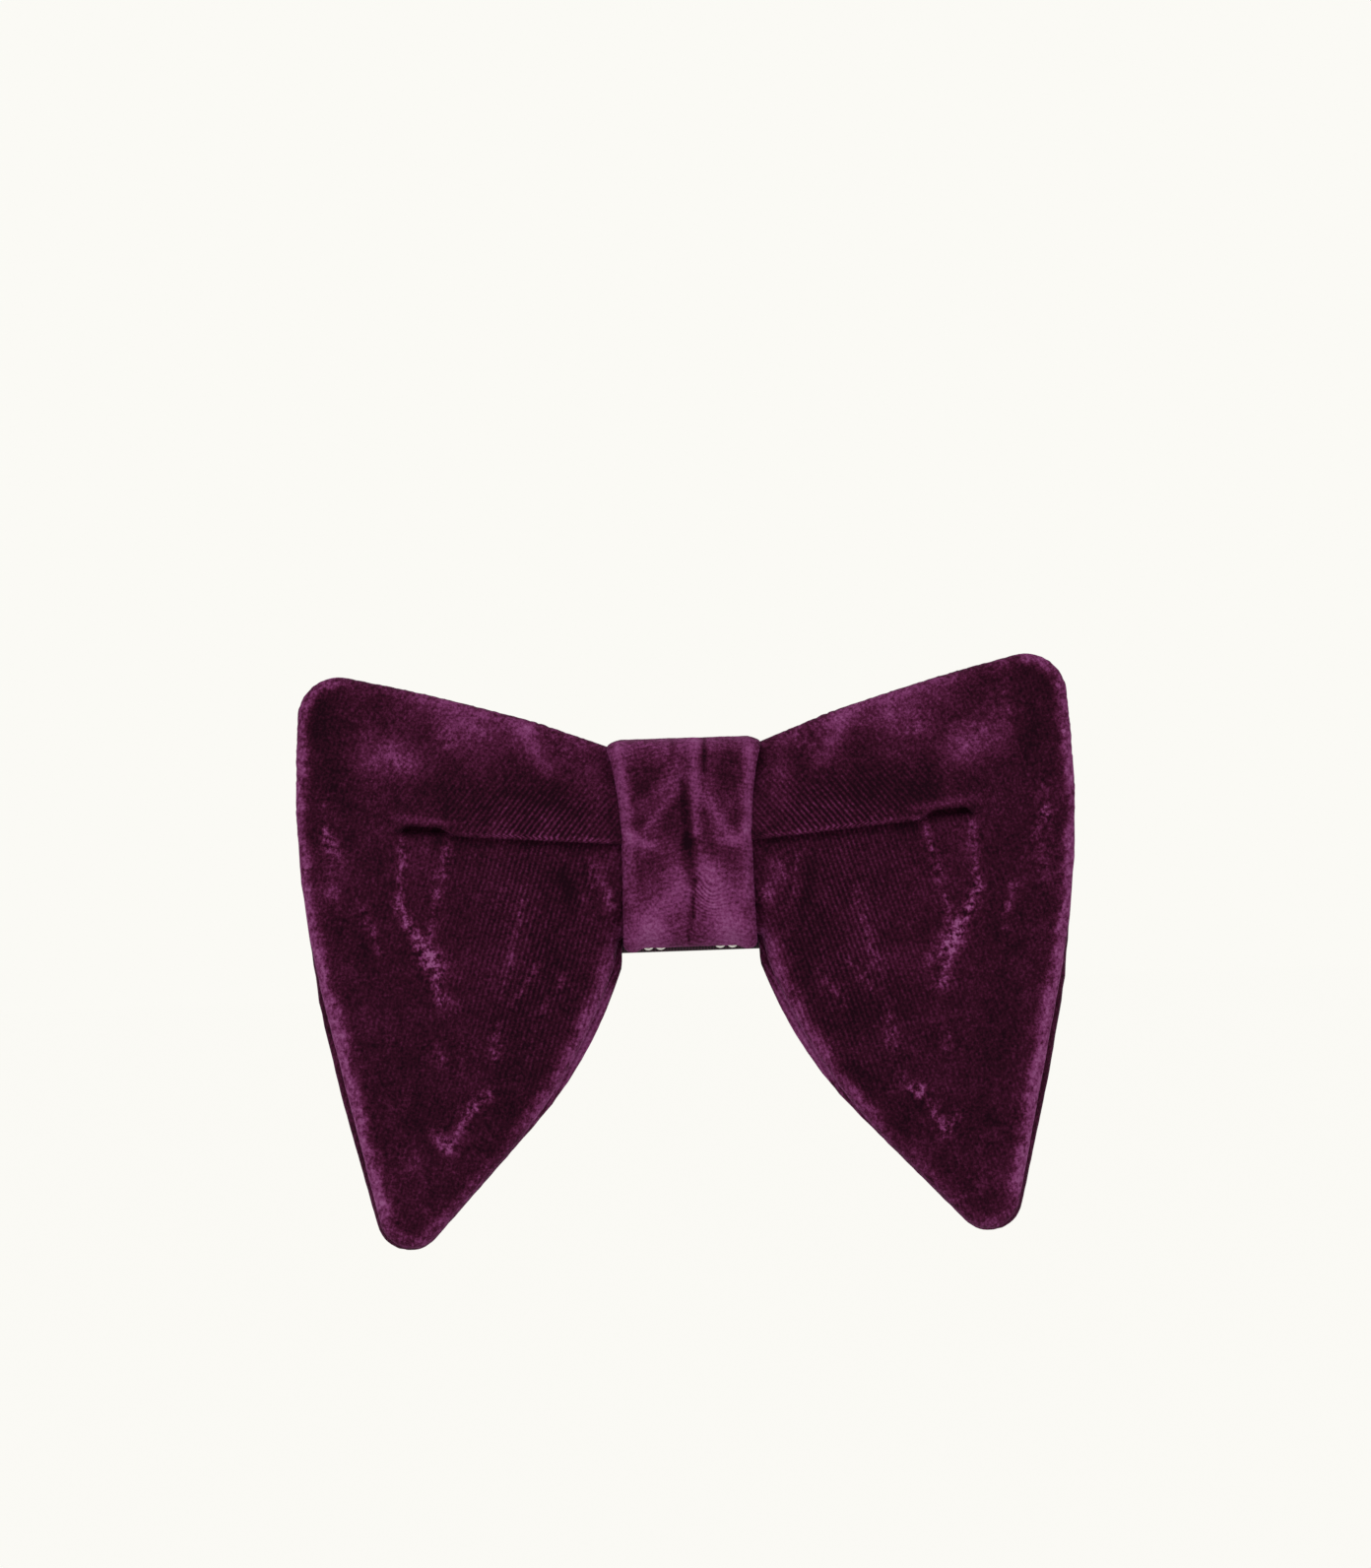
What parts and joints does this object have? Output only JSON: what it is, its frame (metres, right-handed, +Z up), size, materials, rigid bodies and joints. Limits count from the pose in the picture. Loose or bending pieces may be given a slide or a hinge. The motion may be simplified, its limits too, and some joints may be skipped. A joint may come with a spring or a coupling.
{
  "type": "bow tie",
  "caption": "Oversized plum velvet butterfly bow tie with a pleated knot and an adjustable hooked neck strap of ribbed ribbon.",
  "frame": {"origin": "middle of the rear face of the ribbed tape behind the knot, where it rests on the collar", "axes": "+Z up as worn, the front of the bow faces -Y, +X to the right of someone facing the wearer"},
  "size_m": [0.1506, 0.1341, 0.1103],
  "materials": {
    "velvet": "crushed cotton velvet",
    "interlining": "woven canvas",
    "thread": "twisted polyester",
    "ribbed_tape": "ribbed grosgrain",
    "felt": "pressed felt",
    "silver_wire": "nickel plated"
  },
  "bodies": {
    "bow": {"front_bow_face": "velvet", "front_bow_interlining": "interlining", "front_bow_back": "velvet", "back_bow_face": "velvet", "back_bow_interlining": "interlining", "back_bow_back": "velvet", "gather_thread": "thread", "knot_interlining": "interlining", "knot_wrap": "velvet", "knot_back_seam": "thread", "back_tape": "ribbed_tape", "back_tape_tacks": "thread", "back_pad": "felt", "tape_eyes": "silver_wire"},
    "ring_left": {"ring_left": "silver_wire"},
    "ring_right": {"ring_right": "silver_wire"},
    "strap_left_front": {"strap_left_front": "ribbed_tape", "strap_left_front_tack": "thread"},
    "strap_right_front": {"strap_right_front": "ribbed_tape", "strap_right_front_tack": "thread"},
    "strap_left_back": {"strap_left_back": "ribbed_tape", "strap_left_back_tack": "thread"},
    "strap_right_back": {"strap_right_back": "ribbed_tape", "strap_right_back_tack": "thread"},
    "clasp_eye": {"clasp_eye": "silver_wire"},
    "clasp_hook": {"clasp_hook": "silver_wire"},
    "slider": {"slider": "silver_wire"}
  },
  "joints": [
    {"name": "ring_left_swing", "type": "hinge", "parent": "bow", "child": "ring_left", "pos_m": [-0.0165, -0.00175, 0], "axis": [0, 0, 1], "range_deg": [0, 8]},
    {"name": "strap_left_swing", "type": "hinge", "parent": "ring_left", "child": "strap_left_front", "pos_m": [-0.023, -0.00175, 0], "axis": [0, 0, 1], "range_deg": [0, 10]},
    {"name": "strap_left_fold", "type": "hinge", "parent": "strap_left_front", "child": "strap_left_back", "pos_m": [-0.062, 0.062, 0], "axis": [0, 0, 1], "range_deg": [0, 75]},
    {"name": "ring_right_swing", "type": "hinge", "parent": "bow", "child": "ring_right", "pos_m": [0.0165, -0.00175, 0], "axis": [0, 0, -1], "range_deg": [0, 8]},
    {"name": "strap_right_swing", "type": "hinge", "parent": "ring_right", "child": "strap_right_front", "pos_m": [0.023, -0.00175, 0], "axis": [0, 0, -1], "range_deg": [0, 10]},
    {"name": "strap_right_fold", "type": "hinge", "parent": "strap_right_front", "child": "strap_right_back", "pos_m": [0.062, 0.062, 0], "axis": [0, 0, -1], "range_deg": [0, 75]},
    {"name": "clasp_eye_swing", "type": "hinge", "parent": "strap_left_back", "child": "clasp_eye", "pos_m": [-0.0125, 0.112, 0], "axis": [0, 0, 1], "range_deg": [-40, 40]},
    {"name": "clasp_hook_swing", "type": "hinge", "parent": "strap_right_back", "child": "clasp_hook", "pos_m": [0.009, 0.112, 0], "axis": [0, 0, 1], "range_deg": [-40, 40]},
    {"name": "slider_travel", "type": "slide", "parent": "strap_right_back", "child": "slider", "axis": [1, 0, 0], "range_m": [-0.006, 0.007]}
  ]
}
□ □ □ □ □ □ □
▸ EXERCISE TASK:
Take the data above and return it exactly.

▸ RESULT BELOW:
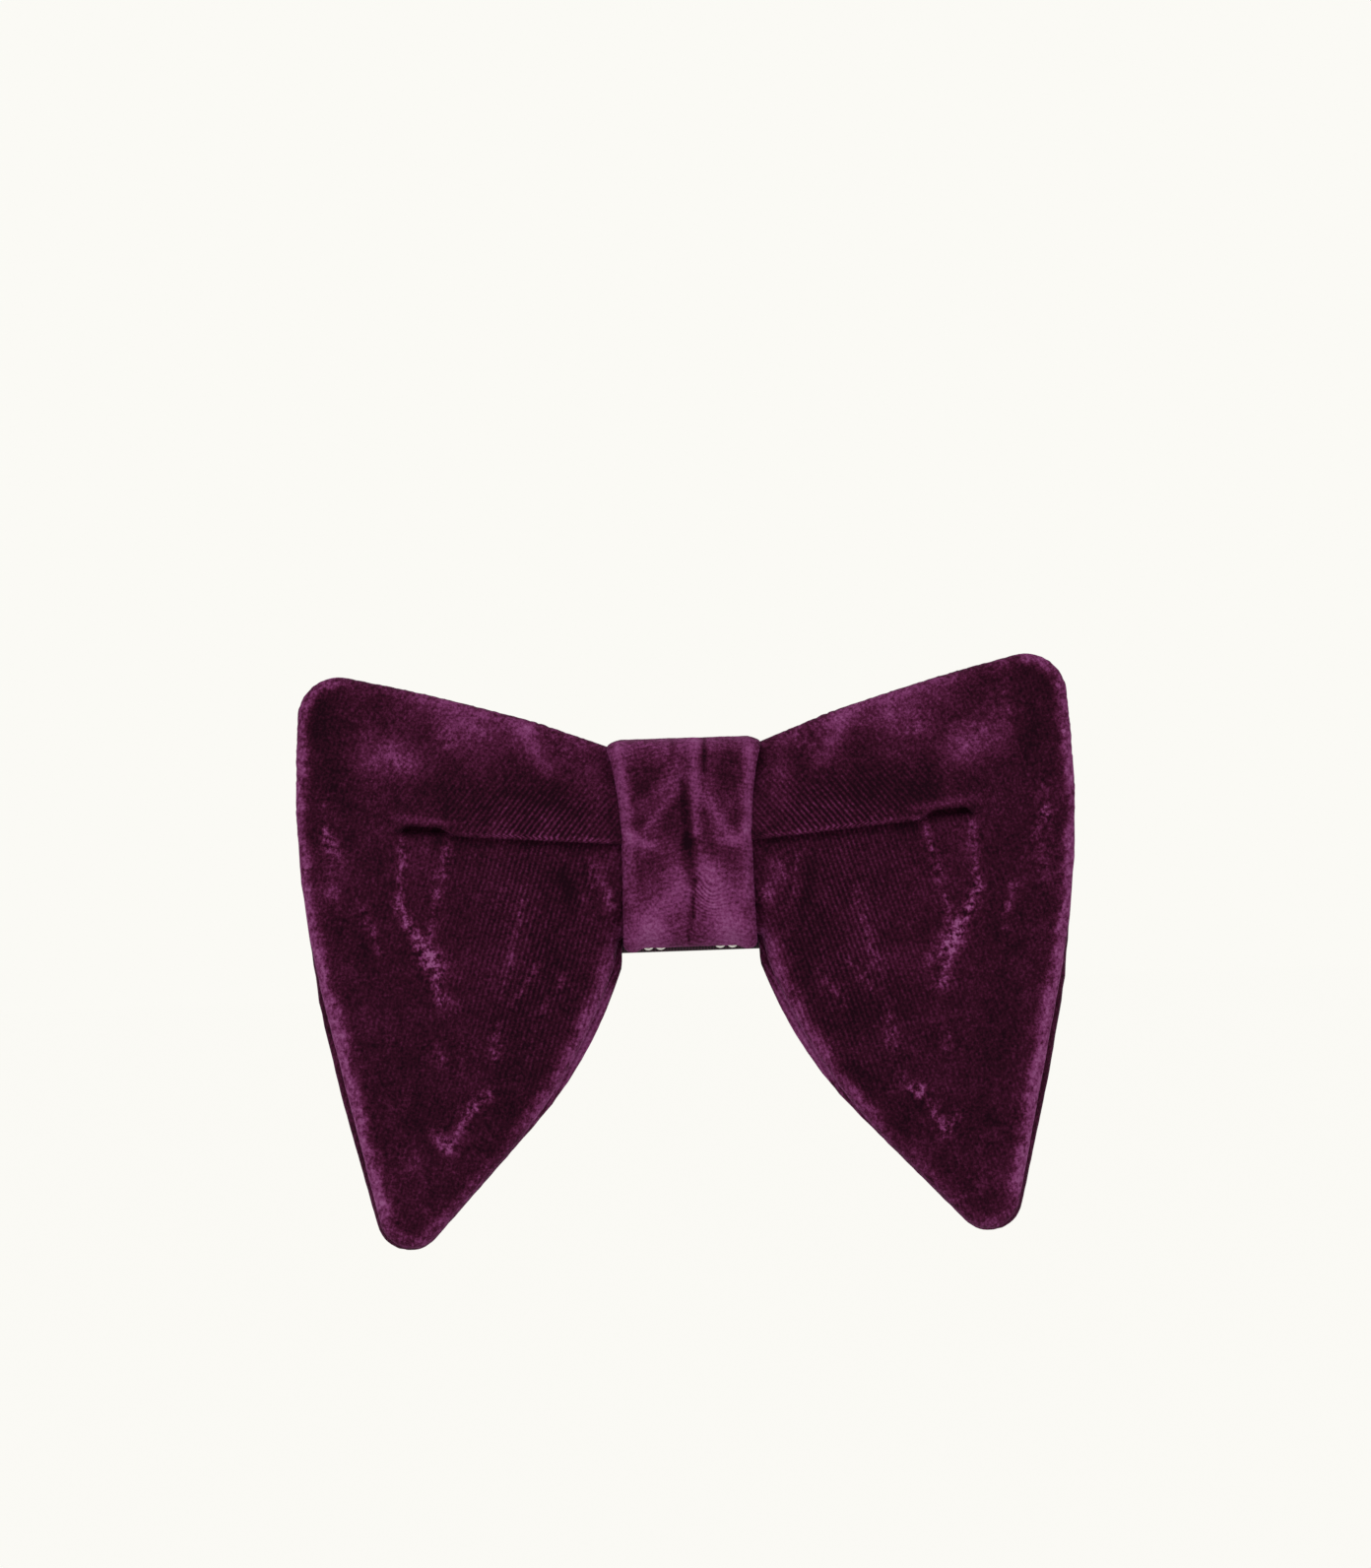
What parts and joints does this object have? Output only JSON: what it is, its frame (metres, right-handed, +Z up), size, materials, rigid bodies and joints. Limits count from the pose in the picture. Loose or bending pieces may be given a slide or a hinge. The motion may be simplified, its limits too, and some joints may be skipped. A joint may come with a spring or a coupling.
{
  "type": "bow tie",
  "caption": "Oversized plum velvet butterfly bow tie with a pleated knot and an adjustable hooked neck strap of ribbed ribbon.",
  "frame": {"origin": "middle of the rear face of the ribbed tape behind the knot, where it rests on the collar", "axes": "+Z up as worn, the front of the bow faces -Y, +X to the right of someone facing the wearer"},
  "size_m": [0.1506, 0.1341, 0.1103],
  "materials": {
    "velvet": "crushed cotton velvet",
    "interlining": "woven canvas",
    "thread": "twisted polyester",
    "ribbed_tape": "ribbed grosgrain",
    "felt": "pressed felt",
    "silver_wire": "nickel plated"
  },
  "bodies": {
    "bow": {"front_bow_face": "velvet", "front_bow_interlining": "interlining", "front_bow_back": "velvet", "back_bow_face": "velvet", "back_bow_interlining": "interlining", "back_bow_back": "velvet", "gather_thread": "thread", "knot_interlining": "interlining", "knot_wrap": "velvet", "knot_back_seam": "thread", "back_tape": "ribbed_tape", "back_tape_tacks": "thread", "back_pad": "felt", "tape_eyes": "silver_wire"},
    "ring_left": {"ring_left": "silver_wire"},
    "ring_right": {"ring_right": "silver_wire"},
    "strap_left_front": {"strap_left_front": "ribbed_tape", "strap_left_front_tack": "thread"},
    "strap_right_front": {"strap_right_front": "ribbed_tape", "strap_right_front_tack": "thread"},
    "strap_left_back": {"strap_left_back": "ribbed_tape", "strap_left_back_tack": "thread"},
    "strap_right_back": {"strap_right_back": "ribbed_tape", "strap_right_back_tack": "thread"},
    "clasp_eye": {"clasp_eye": "silver_wire"},
    "clasp_hook": {"clasp_hook": "silver_wire"},
    "slider": {"slider": "silver_wire"}
  },
  "joints": [
    {"name": "ring_left_swing", "type": "hinge", "parent": "bow", "child": "ring_left", "pos_m": [-0.0165, -0.00175, 0], "axis": [0, 0, 1], "range_deg": [0, 8]},
    {"name": "strap_left_swing", "type": "hinge", "parent": "ring_left", "child": "strap_left_front", "pos_m": [-0.023, -0.00175, 0], "axis": [0, 0, 1], "range_deg": [0, 10]},
    {"name": "strap_left_fold", "type": "hinge", "parent": "strap_left_front", "child": "strap_left_back", "pos_m": [-0.062, 0.062, 0], "axis": [0, 0, 1], "range_deg": [0, 75]},
    {"name": "ring_right_swing", "type": "hinge", "parent": "bow", "child": "ring_right", "pos_m": [0.0165, -0.00175, 0], "axis": [0, 0, -1], "range_deg": [0, 8]},
    {"name": "strap_right_swing", "type": "hinge", "parent": "ring_right", "child": "strap_right_front", "pos_m": [0.023, -0.00175, 0], "axis": [0, 0, -1], "range_deg": [0, 10]},
    {"name": "strap_right_fold", "type": "hinge", "parent": "strap_right_front", "child": "strap_right_back", "pos_m": [0.062, 0.062, 0], "axis": [0, 0, -1], "range_deg": [0, 75]},
    {"name": "clasp_eye_swing", "type": "hinge", "parent": "strap_left_back", "child": "clasp_eye", "pos_m": [-0.0125, 0.112, 0], "axis": [0, 0, 1], "range_deg": [-40, 40]},
    {"name": "clasp_hook_swing", "type": "hinge", "parent": "strap_right_back", "child": "clasp_hook", "pos_m": [0.009, 0.112, 0], "axis": [0, 0, 1], "range_deg": [-40, 40]},
    {"name": "slider_travel", "type": "slide", "parent": "strap_right_back", "child": "slider", "axis": [1, 0, 0], "range_m": [-0.006, 0.007]}
  ]
}